What happens when property taxation will be decreased, rather than increased? What kind of motion is acceptable? May school districts provide more information in the ordinance or resolution to explain the tax rate's effects? The law does not prohibit explanatory information. The law, in fact, provides mandatory motion language only when the new tax rate will exceed the effective tax rate. School boards with questions regarding the correct methods and phrasing of an ordinance or resolution to adopt a tax rate should discuss these questions with their legal counsel.

Failure to comply

If a school board fails to comply with the hearing, notice or rate adopting process in good faith, a property owner in the school district may seek an injunction. The injunction stops the school district from sending tax bills until the school district convinces the district court that it has complied with the law. A property owner must act to enjoin collections before the school district delivers substantially all of its tax bills.

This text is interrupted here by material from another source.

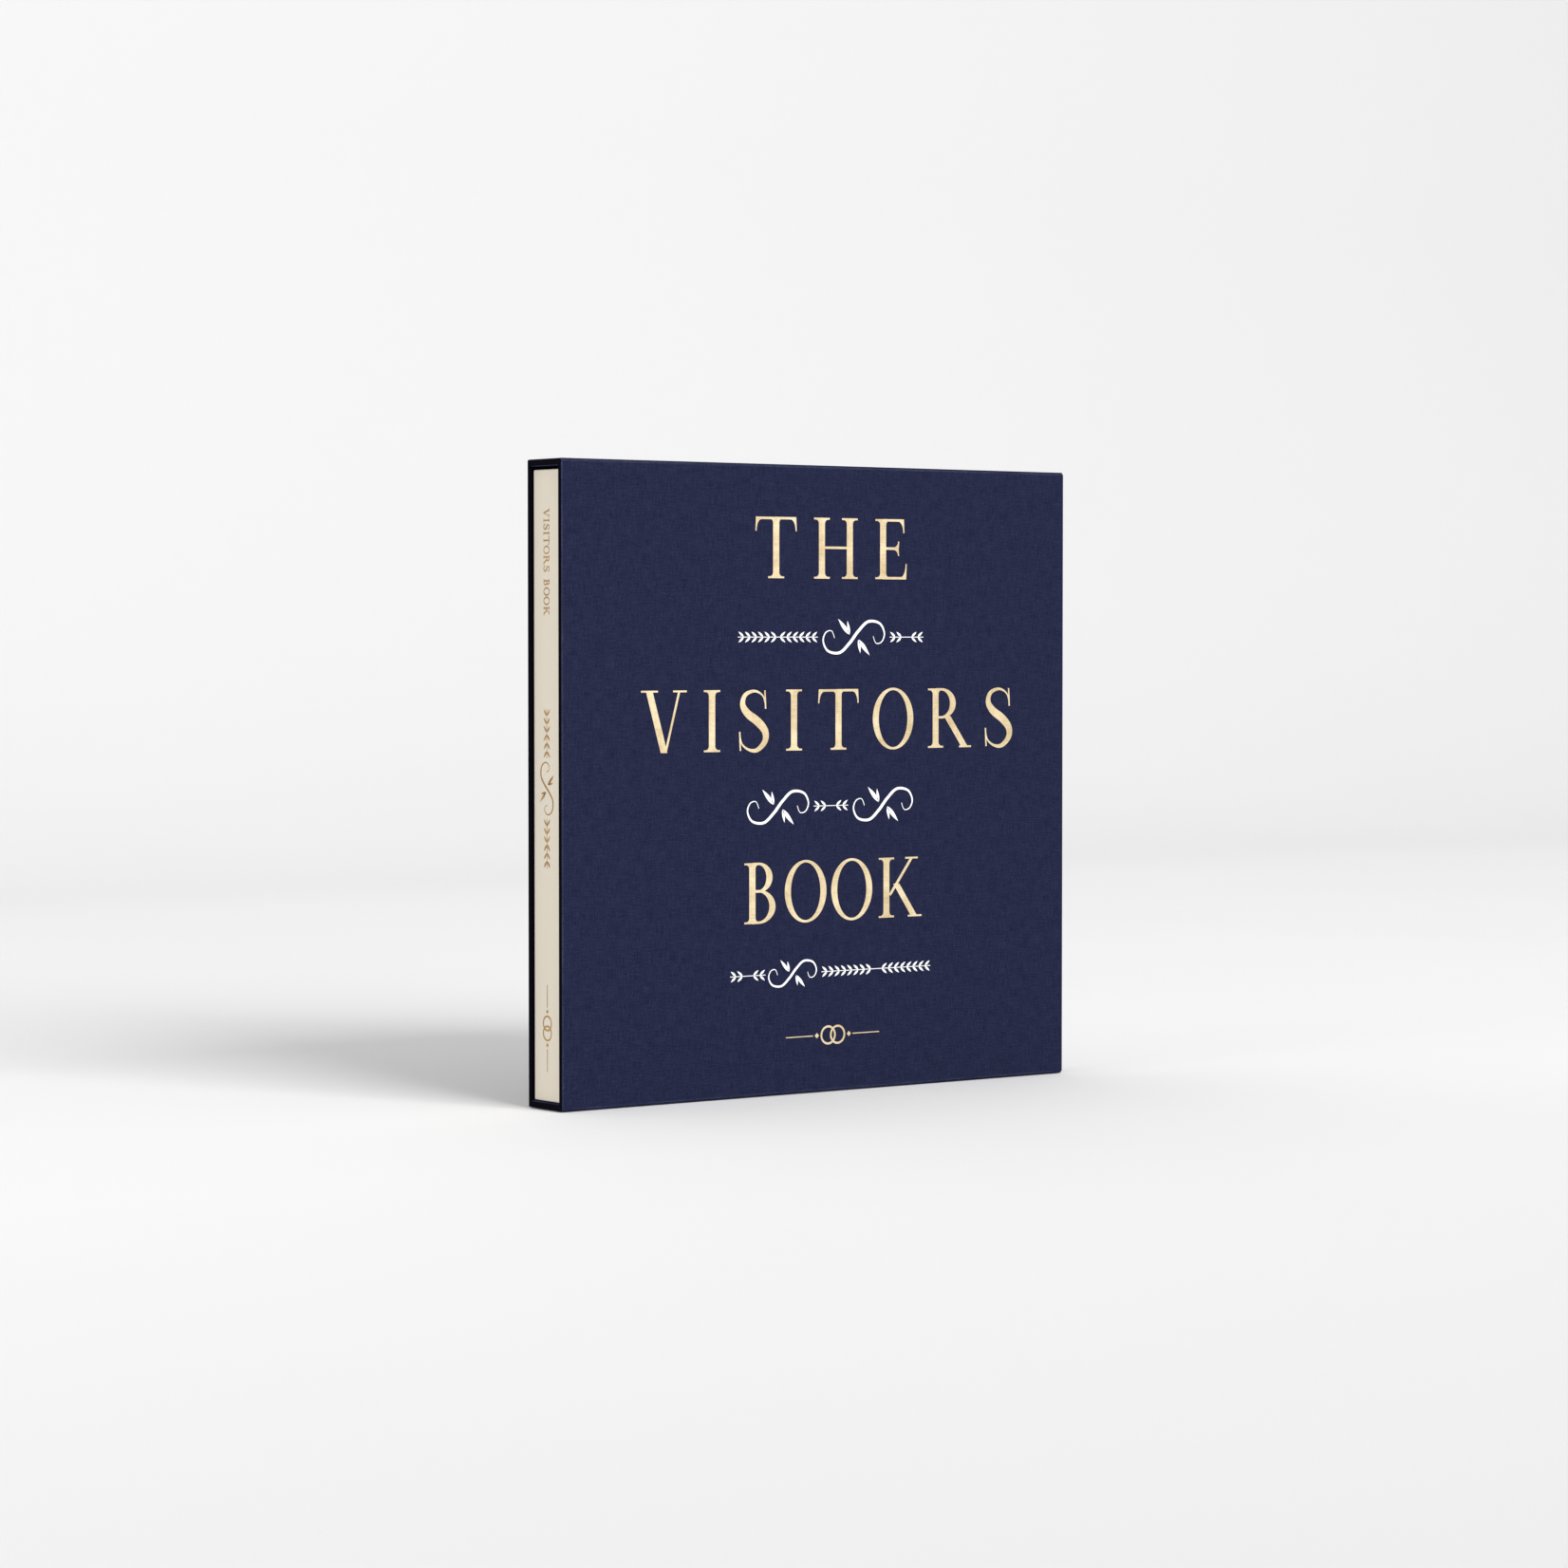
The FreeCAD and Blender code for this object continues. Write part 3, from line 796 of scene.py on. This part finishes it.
LINES = {
    "foil_line_upper": (189 * MM, ((sprig, -44, -3), (scroll, -1, 33), (sprig, 35, 53))),
    "foil_line_middle": (119 * MM, ((scroll, -40, -7), (sprig, -5, 13), (scroll, 15, 48))),
    "foil_line_lower": (50 * MM, ((sprig, -48, -30), (scroll, -29, -3), (sprig, -1, 57))),
}
foil_white = []
for name, (line_z, parts) in LINES.items():
    piece = put_on_front(lay_line(parts), name, 0, line_z)
    foil_white.append(piece)
    tell(piece)

# %% [markdown]
# At the foot is a small sign of two linked rings between two rules, as on many wedding cards. The
# spine carries the same shapes, small, and reads from the head down.

# %% Linked rings and the spine
RING_HOLE = 0.78
RING_AT = 0.62
RULE_GAP = 2.6
RULE = 0.4 * MM
LOZENGE_AT = 2.1
LOZENGE = 0.28
SPINE_BOLDER = 0.048 * MM


def ring(x, size):
    outer, inner = (x, 0, size, size), (x, 0, size * RING_HOLE, size * RING_HOLE)
    return [crescent(outer, inner, 90, 272), crescent(outer, inner, 270, 452)]


def linked_rings(width, size):
    """Two rings that cross, with a rule and a lozenge on either side."""
    apart = RING_AT * size
    rings = unite([cast(s, 1) for s in ring(-apart, size) + ring(apart, size)])
    rule = width / 2 - RULE_GAP * size
    sides = []
    for side in (-1, 1):
        x = side * (width / 2 - rule / 2)
        sides.append(cast(level(x - rule / 2, x + rule / 2, -RULE / 2, RULE), 1))
        x, tip = side * LOZENGE_AT * size, LOZENGE * size
        sides.append(cast([(x - tip, 0), (x, -tip), (x + tip, 0), (x, tip)], 1))
    return join([rings, *sides], "rings")


SMALL_CAPITAL = 3.9 * MM
foil_gold.append(put_on_front(linked_rings(49 * MM, 4 * MM), "foil_rings", FOIL_X, 23.5 * MM))
spine_word = write("VISITORS BOOK", SMALL_CAPITAL, 0.1, bolder=SPINE_BOLDER)
spine_line = lay_line(((sprig, -32, -12), (scroll, -11, 11), (sprig, 12, 32)))
foil_spine = [
    put_on_spine(spine_word, "spine_foil_word", SMALL_CAPITAL / 2, 219 * MM),
    put_on_spine(spine_line, "spine_foil_line", 0, 128.5 * MM),
    put_on_spine(linked_rings(35 * MM, 3.2 * MM), "spine_foil_rings", 0, 32.5 * MM),
]
for piece in [foil_gold[-1], *foil_spine]:
    tell(piece)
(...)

Administering a rollback election

A school district is required to hold an automatic rollback election – no petition process is necessary – to ratify a current year's tax rate, if the school board adopts a tax rate above the rollback rate. Chapter 5 provides more about administering a rollback election.

Preparing and mailing tax bills

School districts must prepare and mail a tax bill to each property owner by Oct. 1 or as soon thereafter as practicable.[10] The bill must include the information required by the Tex. Tax Code.[11] School districts must include the following additional information on the tax bills or on a separate statement in separate lines:

  • the school district M&O rate;
  • the school's outstanding debt rate;
  • the M&O rate for the preceding tax year;
  • if for the current tax year the school district imposed taxes for debt, the debt rate for the current tax year;
  • if for the preceding tax year the school district imposed taxes for debt, the debt rate for that year; and
  • the total tax rate of the school district for the preceding tax year.[12]